Supongo
que más de uno pondrá el grito en el cielo arguyendo que ya está bien con eso
de la ética y con que, en tiempos posmodernos como estos, mejor es dejar libre
la voluntad y la obra de cada uno, siempre que no moleste a los demás. Como
hacía aquel presidente de Gobierno cuando se preguntaba retóricamente por quién
le tenía que decir a él cuántas copas tenía que beber y a qué velocidad tenía
que conducir.
Pues es que el asunto es precisamente la búsqueda de algunos mínimos que nos
permitan la convivencia y el aporte personal desde unas bases sólidas de
convivencia; o sea, que se buscan esos mínimos éticos para favorecer al
individuo y para no perdernos en el
laberinto ni en el caos.
Un elemental repaso de la Historia nos da
cuenta de que hemos pasado por diversas etapas de convivencia, desde la familia
de las cavernas o las tribus de la selva, pasando por los diversos pueblos
separados, hasta esta democracia participativa en la que deberíamos
encontrarnos ahora.
Algunos
siguen hablando de pueblos aislados y específicos, y de una democracia de
pueblos.
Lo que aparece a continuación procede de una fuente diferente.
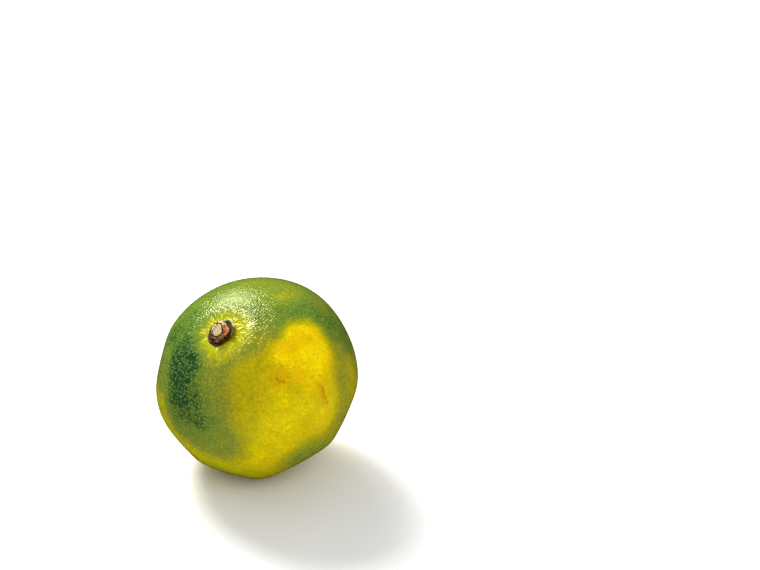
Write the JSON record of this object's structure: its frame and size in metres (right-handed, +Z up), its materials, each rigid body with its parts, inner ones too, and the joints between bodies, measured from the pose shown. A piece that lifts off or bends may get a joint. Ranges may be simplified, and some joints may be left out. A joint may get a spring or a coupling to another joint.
{
  "type": "satsuma mandarin",
  "caption": "Whole early-season satsuma mandarin, oblate and a little lopsided, lying on a small flat spot with its dry star-shaped calyx and a cut stub of stem.",
  "frame": {"origin": "middle of the flat spot on the underside that the fruit rests on", "axes": "+Z up as the fruit rests, which is out of the flat spot and into the fruit; the stem end points up, to -X and to -Y, 32 degrees off +Z"},
  "size_m": [0.0637, 0.0635, 0.0601],
  "materials": {
    "peel": "satin",
    "dry_calyx": "matte",
    "cut_stem": "matte"
  },
  "bodies": {
    "root": {"fruit": "peel", "calyx": "dry_calyx", "stem_stub": "cut_stem"}
  },
  "joints": []
}
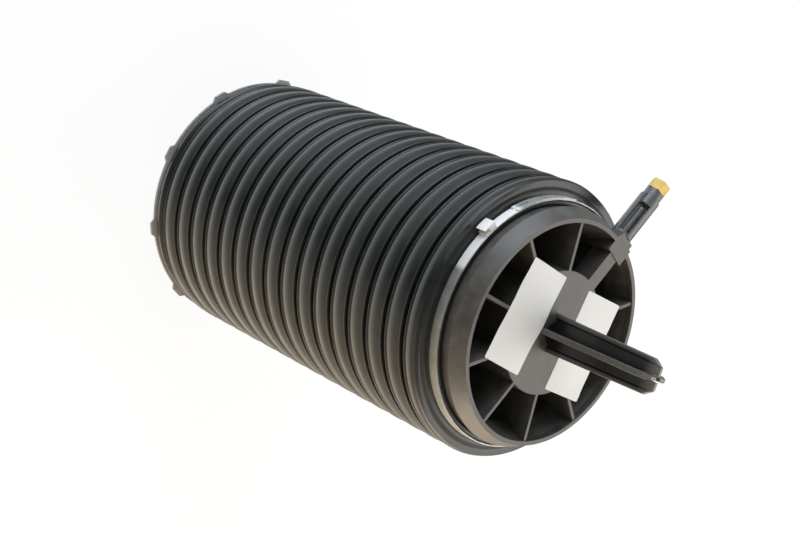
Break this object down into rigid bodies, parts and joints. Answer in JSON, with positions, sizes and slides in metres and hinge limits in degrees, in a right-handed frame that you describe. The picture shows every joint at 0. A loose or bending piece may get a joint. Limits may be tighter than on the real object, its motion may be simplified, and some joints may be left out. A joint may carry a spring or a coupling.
{
  "type": "air suspension spring",
  "caption": "Air spring with a ribbed cap, crossed locating post and side air port above a folded dust gaiter; piston, rolling sleeve and guide tube inside.",
  "frame": {"origin": "centre of the base plate's seat, at the mouth of the locating bush", "axes": "+Z along the spring's axis towards the locating post, -X along the air port"},
  "size_m": [0.1826, 0.1546, 0.3369],
  "materials": {
    "cap_plastic": "moulded glass-filled nylon with a soft sheen",
    "post_plastic": "moulded black nylon",
    "port_plastic": "moulded black nylon",
    "label_paper": "plain coated label stock",
    "union_brass": "turned brass",
    "valve_brass": "turned brass",
    "stainless": "rolled stainless strip",
    "seal_rubber": "moulded nitrile",
    "tube_aluminium": "drawn tube",
    "crimp_aluminium": "pressed ring",
    "sleeve_rubber": "calendered rubber with cord",
    "gaiter_rubber": "moulded rubber, satin",
    "bump_foam": "microcellular foam",
    "cup_steel": "pressed and zinc plated",
    "bush_steel": "turned and zinc plated",
    "base_plastic": "moulded glass-filled nylon",
    "piston_plastic": "moulded glass-filled nylon",
    "striker_plastic": "moulded acetal"
  },
  "bodies": {
    "lower": {"base_plate": "base_plastic", "locating_bush": "bush_steel", "base_seal_ring": "seal_rubber", "piston": "piston_plastic", "striker_plate": "striker_plastic", "sleeve_lower_crimp_ring": "crimp_aluminium", "gaiter": "gaiter_rubber"},
    "upper": {"top_cap": "cap_plastic", "locating_post": "post_plastic", "near_hub_label": "label_paper", "far_hub_label": "label_paper", "port_housing": "port_plastic", "union_nut": "union_brass", "tube_grip_ring": "stainless", "tube_seal_ring": "seal_rubber", "check_valve_body": "valve_brass", "check_valve_spring": "stainless", "guide_tube": "tube_aluminium", "air_sleeve": "sleeve_rubber", "sleeve_upper_crimp_ring": "crimp_aluminium", "bump_stop_cup": "cup_steel", "bump_stop": "bump_foam", "upper_gaiter_clamp": "stainless"},
    "valve": {"check_valve_poppet": "valve_brass", "poppet_seal": "seal_rubber"}
  },
  "joints": [
    {"name": "suspension_travel", "type": "slide", "parent": "lower", "child": "upper", "axis": [0, 0, 1], "range_m": [-0.07, 0.03], "stiffness_N_per_m": 18000, "deforming": ["gaiter", "air_sleeve", "bump_stop"]},
    {"name": "check_valve_lift", "type": "slide", "parent": "upper", "child": "valve", "axis": [1, 0, 0], "range_m": [0, 0.0012], "stiffness_N_per_m": 500, "deforming": ["check_valve_spring"]}
  ]
}
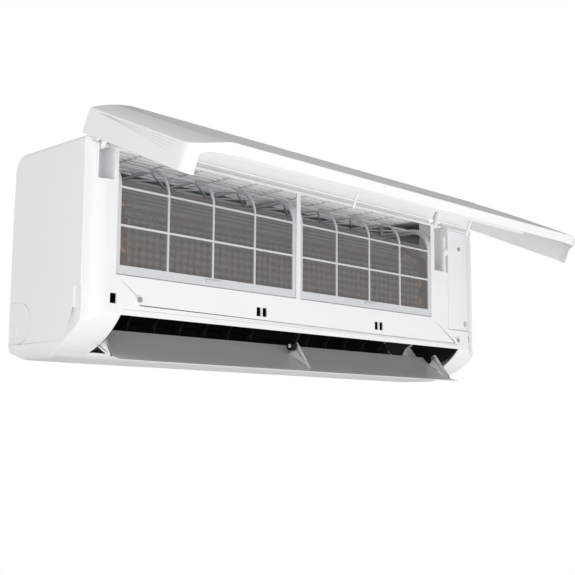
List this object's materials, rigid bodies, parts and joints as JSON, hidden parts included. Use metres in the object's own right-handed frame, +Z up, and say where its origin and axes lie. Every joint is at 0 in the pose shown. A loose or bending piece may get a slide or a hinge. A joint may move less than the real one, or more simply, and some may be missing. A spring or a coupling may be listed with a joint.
{
  "type": "split air conditioner indoor unit",
  "caption": "Wall-mounted split air-conditioner indoor unit with a swing-up front panel, slide-out air filters, cross-flow fan, tilting outlet louver and swing vanes.",
  "frame": {"origin": "centre of the wall plate's back face, on the wall", "axes": "+Z up, +Y into the wall, +X to the viewer's right along the wall; the front faces -Y"},
  "size_m": [0.856, 0.3947, 0.3232],
  "materials": {
    "casing_white": "satin moulded white plastic",
    "panel_white": "smooth glossy white plastic",
    "display_smoke": "smoked clear plastic",
    "filter_plastic": "pale grey-white plastic",
    "filter_net": "fine grey nylon net",
    "louver_grey": "pale grey satin plastic",
    "throat_black": "black moulded plastic",
    "link_grey": "dark grey plastic",
    "chassis_grey": "light grey moulded plastic",
    "fin_aluminium": "bare aluminium fins",
    "coil_plate": "galvanised sheet",
    "copper": "drawn copper tube",
    "brass": "machined brass",
    "fan_plastic": "black glass-filled plastic",
    "steel": "zinc-plated steel",
    "rubber": "black rubber",
    "stepper": "plated steel can",
    "box_white": "white flame-retardant plastic",
    "board_green": "green glass-epoxy board",
    "button_grey": "grey plastic",
    "lead_sheath": "black sleeving"
  },
  "bodies": {
    "unit": {"air_sensor": "button_grey", "circuit_board": "board_green", "coil_end_plates": "coil_plate", "coil_front": "fin_aluminium", "coil_rear": "fin_aluminium", "coil_tubes": "copper", "coil_upper": "fin_aluminium", "cover_screw": "steel", "drain_spigot": "chassis_grey", "drain_tray": "chassis_grey", "electrical_box": "box_white", "electrical_cover": "casing_white", "fan_bearing": "rubber", "fan_motor": "steel", "flare_unions": "brass", "frame_screws": "steel", "front_frame": "casing_white", "hinge_pockets": "casing_white", "louver_hanger": "throat_black", "louver_motor": "stepper", "louver_pivot_pin": "steel", "motor_clamp": "coil_plate", "motor_lead": "lead_sheath", "outlet_throat": "throat_black", "panel_stay_guide": "casing_white", "pipe_knockouts": "casing_white", "rear_chassis": "chassis_grey", "refrigerant_pipes": "copper", "terminal_block": "box_white", "top_grille": "casing_white", "vane_base_left": "throat_black", "vane_base_right": "throat_black", "vane_motor_left": "stepper", "vane_motor_right": "stepper", "wall_plate": "coil_plate"},
    "front_panel": {"front_panel": "panel_white", "panel_windows": "display_smoke", "panel_stiffener": "panel_white", "panel_hinge_arms": "panel_white"},
    "louver": {"louver": "louver_grey"},
    "fan": {"fan_wheel": "fan_plastic", "motor_shaft": "steel"},
    "filter_left": {"filter_frame_left": "filter_plastic", "filter_mesh_left": "filter_net"},
    "filter_right": {"filter_frame_right": "filter_plastic", "filter_mesh_right": "filter_net"},
    "push_button": {"push_button": "button_grey"},
    "vane_left_1": {"vane_left_1": "throat_black"},
    "vane_left_2": {"vane_left_2": "throat_black"},
    "vane_left_3": {"vane_left_3": "throat_black"},
    "vane_left_4": {"vane_left_4": "throat_black"},
    "vane_left_5": {"vane_left_5": "throat_black"},
    "vane_left_6": {"vane_left_6": "throat_black"},
    "vane_link_left": {"vane_link_left": "link_grey"},
    "vane_right_1": {"vane_right_1": "throat_black"},
    "vane_right_2": {"vane_right_2": "throat_black"},
    "vane_right_3": {"vane_right_3": "throat_black"},
    "vane_right_4": {"vane_right_4": "throat_black"},
    "vane_right_5": {"vane_right_5": "throat_black"},
    "vane_link_right": {"vane_link_right": "link_grey"}
  },
  "joints": [
    {"name": "panel_hinge", "type": "hinge", "parent": "unit", "child": "front_panel", "pos_m": [0, -0.1585, 0.119], "axis": [1, 0, 0], "range_deg": [0, 66.5]},
    {"name": "louver_hinge", "type": "hinge", "parent": "unit", "child": "louver", "pos_m": [0, -0.123, -0.115], "axis": [1, 0, 0], "range_deg": [-60.5, 0]},
    {"name": "fan_spin", "type": "hinge", "parent": "unit", "child": "fan", "pos_m": [0, -0.092, -0.022], "axis": [1, 0, 0], "continuous": true},
    {"name": "filter_left_slide", "type": "slide", "parent": "unit", "child": "filter_left", "axis": [0, 1, 0], "range_m": [-0.1, 0]},
    {"name": "filter_right_slide", "type": "slide", "parent": "unit", "child": "filter_right", "axis": [0, 1, 0], "range_m": [-0.1, 0]},
    {"name": "button_press", "type": "slide", "parent": "unit", "child": "push_button", "axis": [0, 1, 0], "range_m": [0, 0.002], "stiffness_N_per_m": 300},
    {"name": "vane_left_1_turn", "type": "hinge", "parent": "unit", "child": "vane_left_1", "pos_m": [-0.297, -0.082, -0.105], "axis": [0, -0.7694, 0.6388], "range_deg": [-25.5, 25.5]},
    {"name": "vane_left_2_turn", "type": "hinge", "parent": "unit", "child": "vane_left_2", "pos_m": [-0.25, -0.082, -0.105], "axis": [0, -0.7694, 0.6388], "range_deg": [-25.5, 25.5]},
    {"name": "vane_left_3_turn", "type": "hinge", "parent": "unit", "child": "vane_left_3", "pos_m": [-0.203, -0.082, -0.105], "axis": [0, -0.7694, 0.6388], "range_deg": [-25.5, 25.5]},
    {"name": "vane_left_4_turn", "type": "hinge", "parent": "unit", "child": "vane_left_4", "pos_m": [-0.156, -0.082, -0.105], "axis": [0, -0.7694, 0.6388], "range_deg": [-25.5, 25.5]},
    {"name": "vane_left_5_turn", "type": "hinge", "parent": "unit", "child": "vane_left_5", "pos_m": [-0.109, -0.082, -0.105], "axis": [0, -0.7694, 0.6388], "range_deg": [-25.5, 25.5]},
    {"name": "vane_left_6_turn", "type": "hinge", "parent": "unit", "child": "vane_left_6", "pos_m": [-0.062, -0.082, -0.105], "axis": [0, -0.7694, 0.6388], "range_deg": [-25.5, 25.5]},
    {"name": "vane_link_left_shift", "type": "slide", "parent": "unit", "child": "vane_link_left", "axis": [1, 0, 0], "range_m": [-0.0093, 0.0093]},
    {"name": "vane_right_1_turn", "type": "hinge", "parent": "unit", "child": "vane_right_1", "pos_m": [0.065, -0.082, -0.105], "axis": [0, -0.7694, 0.6388], "range_deg": [-25.5, 25.5]},
    {"name": "vane_right_2_turn", "type": "hinge", "parent": "unit", "child": "vane_right_2", "pos_m": [0.112, -0.082, -0.105], "axis": [0, -0.7694, 0.6388], "range_deg": [-25.5, 25.5]},
    {"name": "vane_right_3_turn", "type": "hinge", "parent": "unit", "child": "vane_right_3", "pos_m": [0.159, -0.082, -0.105], "axis": [0, -0.7694, 0.6388], "range_deg": [-25.5, 25.5]},
    {"name": "vane_right_4_turn", "type": "hinge", "parent": "unit", "child": "vane_right_4", "pos_m": [0.206, -0.082, -0.105], "axis": [0, -0.7694, 0.6388], "range_deg": [-25.5, 25.5]},
    {"name": "vane_right_5_turn", "type": "hinge", "parent": "unit", "child": "vane_right_5", "pos_m": [0.253, -0.082, -0.105], "axis": [0, -0.7694, 0.6388], "range_deg": [-25.5, 25.5]},
    {"name": "vane_link_right_shift", "type": "slide", "parent": "unit", "child": "vane_link_right", "axis": [1, 0, 0], "range_m": [-0.0093, 0.0093]}
  ],
  "couplings": [
    {"joint": "vane_left_1_turn", "follows": "vane_link_left_shift", "rad_per_m": 46.93},
    {"joint": "vane_left_2_turn", "follows": "vane_link_left_shift", "rad_per_m": 46.93},
    {"joint": "vane_left_3_turn", "follows": "vane_link_left_shift", "rad_per_m": 46.93},
    {"joint": "vane_left_4_turn", "follows": "vane_link_left_shift", "rad_per_m": 46.93},
    {"joint": "vane_left_5_turn", "follows": "vane_link_left_shift", "rad_per_m": 46.93},
    {"joint": "vane_left_6_turn", "follows": "vane_link_left_shift", "rad_per_m": 46.93},
    {"joint": "vane_right_1_turn", "follows": "vane_link_right_shift", "rad_per_m": 46.93},
    {"joint": "vane_right_2_turn", "follows": "vane_link_right_shift", "rad_per_m": 46.93},
    {"joint": "vane_right_3_turn", "follows": "vane_link_right_shift", "rad_per_m": 46.93},
    {"joint": "vane_right_4_turn", "follows": "vane_link_right_shift", "rad_per_m": 46.93},
    {"joint": "vane_right_5_turn", "follows": "vane_link_right_shift", "rad_per_m": 46.93}
  ]
}
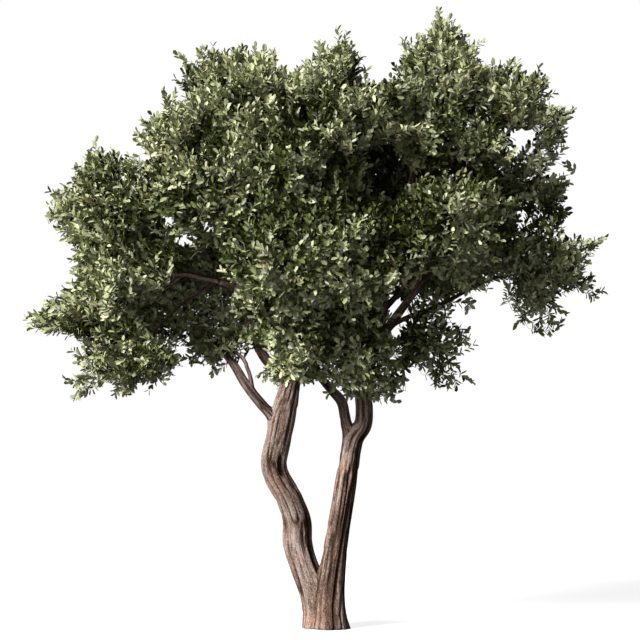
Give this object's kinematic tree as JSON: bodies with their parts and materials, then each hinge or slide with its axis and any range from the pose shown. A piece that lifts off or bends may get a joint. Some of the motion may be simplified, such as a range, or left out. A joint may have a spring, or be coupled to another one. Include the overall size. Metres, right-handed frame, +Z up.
{
  "type": "olive tree",
  "caption": "Broad-crowned olive tree on two leaning stems from one foot, with tapering boughs and uneven masses of small leaves.",
  "frame": {"origin": "middle of the flat cut under the two stems, at ground level", "axes": "+Z up, -Y the front seen in the picture, +X the tree's right in that view"},
  "size_m": [4.17, 3.5275, 4.46],
  "materials": {
    "bark": "deeply grooved grey-brown bark, matt",
    "bough_bark": "smoother dark grey-brown bark, matt",
    "leaves": "small grey-green leaves, slightly glossy"
  },
  "bodies": {
    "root": {"back_left": "leaves", "back_left_limb": "bough_bark", "back_limb": "bough_bark", "back_low": "leaves", "back_low_limb": "bough_bark", "back_mid": "leaves", "back_right": "leaves", "back_right_limb": "bough_bark", "back_top": "leaves", "back_top_limb": "bough_bark", "centre_limb": "bough_bark", "far_limb": "bough_bark", "far_top_right": "leaves", "foot": "bark", "front_hem": "leaves", "front_hem_limb": "bough_bark", "front_high": "leaves", "front_limb": "bough_bark", "front_low": "leaves", "front_right": "leaves", "front_right_limb": "bough_bark", "heart_limb": "bough_bark", "heart_right": "leaves", "hem_prong": "bough_bark", "inner_fork": "bough_bark", "left_arm": "bough_bark", "left_breast": "leaves", "left_breast_limb": "bough_bark", "left_hem": "leaves", "left_high": "leaves", "left_limb": "bough_bark", "left_low": "leaves", "left_shoulder": "leaves", "left_stem_lower": "bark", "left_stem_upper": "bark", "left_under": "leaves", "low_left_bough": "bough_bark", "low_left_fork": "bough_bark", "low_prong": "bough_bark", "low_right_limb": "bough_bark", "mid_breast": "leaves", "mid_breast_limb": "bough_bark", "right_bough": "bough_bark", "right_breast": "leaves", "right_high": "leaves", "right_high_limb": "bough_bark", "right_limb": "bough_bark", "right_low": "leaves", "right_stem": "bark", "right_tip": "leaves", "shoulder_limb": "bough_bark", "tall_limb": "bough_bark", "tip_limb": "bough_bark", "top_left": "leaves", "top_mid": "leaves", "top_right": "leaves", "upper_left_limb": "bough_bark"}
  },
  "joints": []
}
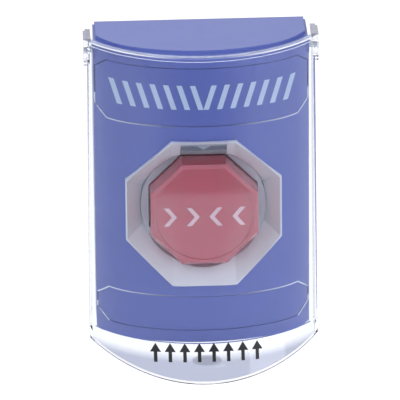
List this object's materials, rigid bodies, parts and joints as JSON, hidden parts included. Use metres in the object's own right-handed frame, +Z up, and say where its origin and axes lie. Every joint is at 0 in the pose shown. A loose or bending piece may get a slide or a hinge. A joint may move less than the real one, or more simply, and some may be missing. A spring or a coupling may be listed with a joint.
{
  "type": "wall-mounted push station",
  "caption": "Bow-fronted wall station with a red eight-sided push button in a sloping bezel, under a clear shield that lifts on a top hinge.",
  "frame": {"origin": "on the wall plane, in the middle of the housing's height and width, at the centre of the fixing slots", "axes": "+X to the right seen from the front, +Y into the wall, +Z up"},
  "size_m": [0.093, 0.053, 0.136],
  "materials": {
    "housing_blue": "fine-grained moulded plastic, deep blue",
    "label_blue": "satin plastic label plate, blue",
    "bezel_grey": "satin moulded plastic, pale lilac grey",
    "collar_grey": "satin moulded plastic, light grey",
    "button_red": "smooth moulded plastic, red",
    "plunger_white": "smooth acetal, natural white",
    "spring_steel": "drawn spring wire",
    "smoked_window": "smoked window plastic",
    "board_green": "green coated circuit board",
    "led_clear": "clear lamp resin",
    "bracket_grey": "moulded plastic, mid grey",
    "block_black": "moulded thermoset, black",
    "contact_brass": "stamped sheet metal, yellow",
    "screw_steel": "zinc-plated screw",
    "plate_blue": "moulded plastic, blue, unpolished",
    "clear_shield": "clear polished moulded sheet",
    "pin_steel": "ground stainless pin"
  },
  "bodies": {
    "base": {"housing": "housing_blue", "label_plate_upper": "label_blue", "label_plate_lower": "label_blue", "bezel": "bezel_grey", "button_collar": "collar_grey", "return_spring": "spring_steel", "indicator_window": "smoked_window", "led_board": "board_green", "indicator_led": "led_clear", "contact_bracket": "bracket_grey", "contact_block_left": "block_black", "contact_block_right": "block_black", "contact_strips_left": "contact_brass", "contact_strips_right": "contact_brass", "terminal_screws_left": "screw_steel", "terminal_screws_right": "screw_steel", "bezel_screws": "screw_steel", "block_screws": "screw_steel", "board_screws": "screw_steel", "housing_screws": "screw_steel", "back_plate": "plate_blue", "hinge_pin_left": "pin_steel", "hinge_pin_right": "pin_steel"},
    "shield": {"shield": "clear_shield"},
    "button": {"button_cap": "button_red", "button_plunger": "plunger_white", "cap_screw": "screw_steel"},
    "slider_left": {"contact_slider_left": "plunger_white", "contact_bridge_left": "contact_brass"},
    "slider_right": {"contact_slider_right": "plunger_white", "contact_bridge_right": "contact_brass"}
  },
  "joints": [
    {"name": "shield_hinge", "type": "hinge", "parent": "base", "child": "shield", "pos_m": [0, -0.0147, 0.0566], "axis": [-1, 0, 0], "range_deg": [0, 100]},
    {"name": "button_press", "type": "slide", "parent": "base", "child": "button", "axis": [0, 1, 0], "range_m": [0, 0.0035], "stiffness_N_per_m": 400, "springref_m": -0.005, "deforming": ["return_spring"]},
    {"name": "contact_travel_left", "type": "slide", "parent": "base", "child": "slider_left", "axis": [0, 1, 0], "range_m": [0, 0.0035]},
    {"name": "contact_travel_right", "type": "slide", "parent": "base", "child": "slider_right", "axis": [0, 1, 0], "range_m": [0, 0.0035]}
  ],
  "couplings": [
    {"joint": "contact_travel_left", "follows": "button_press", "ratio": 1},
    {"joint": "contact_travel_right", "follows": "button_press", "ratio": 1}
  ]
}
Todo tiene encaje en un espacio y en un tiempo, pero en esta aldea
global, mejor sería hablar de democracias de masas. Esto no es el ágora griega,
por más que tanto la admiremos; hablamos de una situación muy distinta, con
unos condicionamientos muy diferentes. La intercomunicación entre todos los
individuos de una comunidad poco se compadece con la historia de otros momentos
en los que las clases sociales o la iglesia interpretaban y ordenaban de manera
unívoca la realidad. Muchos restos quedan de ello, pero ya nadie puede dudar de
que existen otros agentes que tienen mucho que decir: en realidad, los agentes
somos todos. O deberíamos ser todos, porque no está tan claro que así sea.
De
este modo, la condición básica y fundamental para la consecución y para la
descripción de una ética o de una moral colectiva es precisamente la voluntad
de todos de quererla y de participar para organizarla y activarla. Sin esa
primera voluntad, la luz no podrá resplandecer y seguirá escondida debajo del
celemín. Todas las fuerzas individuales o sociales que nos empujen a la
solución particular e individual en poco contribuirán a que resplandezca ese
índice de comportamiento sin el cual el individuo no se encuentra con su
semejante en proximidad y en igualdad de oportunidades. Y hablamos siempre de
unos mínimos, de esos elementos básicos sin los cuales la comunidad puede
recibir otros apelativos, pero no el de humana.
Conviene,
pues, descubrir qué fuerzas son las que empujan en un sentido y cuáles lo hacen
en otro; cuáles dificultan y cuáles favorecen el descubrimiento de esa ética
social y participativa de mínimos que necesitamos para una convivencia
humanizada y de animales superiores e inteligentes.
Todas
las personas y todos los colectivos pueden aportar elementos para esa
convivencia; a todos sería bueno que los escucháramos. Del mismo modo, todos
deben y debemos exigir un espacio para los deseos y para el desarrollo de
aquellos elementos que no sean comunes y que faciliten la realización personal
y de grupo de cada uno. En el camino seguro que nos encontraremos con dificultades,
porque las concepciones y hasta los principios no son los mismos. Por ello
conviene reflexionar y deslindar conceptos
e imposiciones hasta ver cuáles merece que destaquemos y cuáles deben
quedar en el ámbito particular. Al fin y al cabo, articular estas disensiones
es la cuadratura del círculo, pero es el eje y el termómetro de una convivencia
más racional, más participativa y de mejor calidad para todos.
No
es bueno pensar que esto de la ética y de la moral es cosa de los centros
educativos o de los templos; su descripción y su aplicación ocupan a todos,
afecta a todos y debe ser tarea de todos.
Y
no se trata aquí ni de moral individual, ni por supuesto religiosa, tampoco de
ideologías políticas concretas (de partido), sino de la búsqueda de los principios
en los que se puede asentar el comportamiento de una sociedad más justa.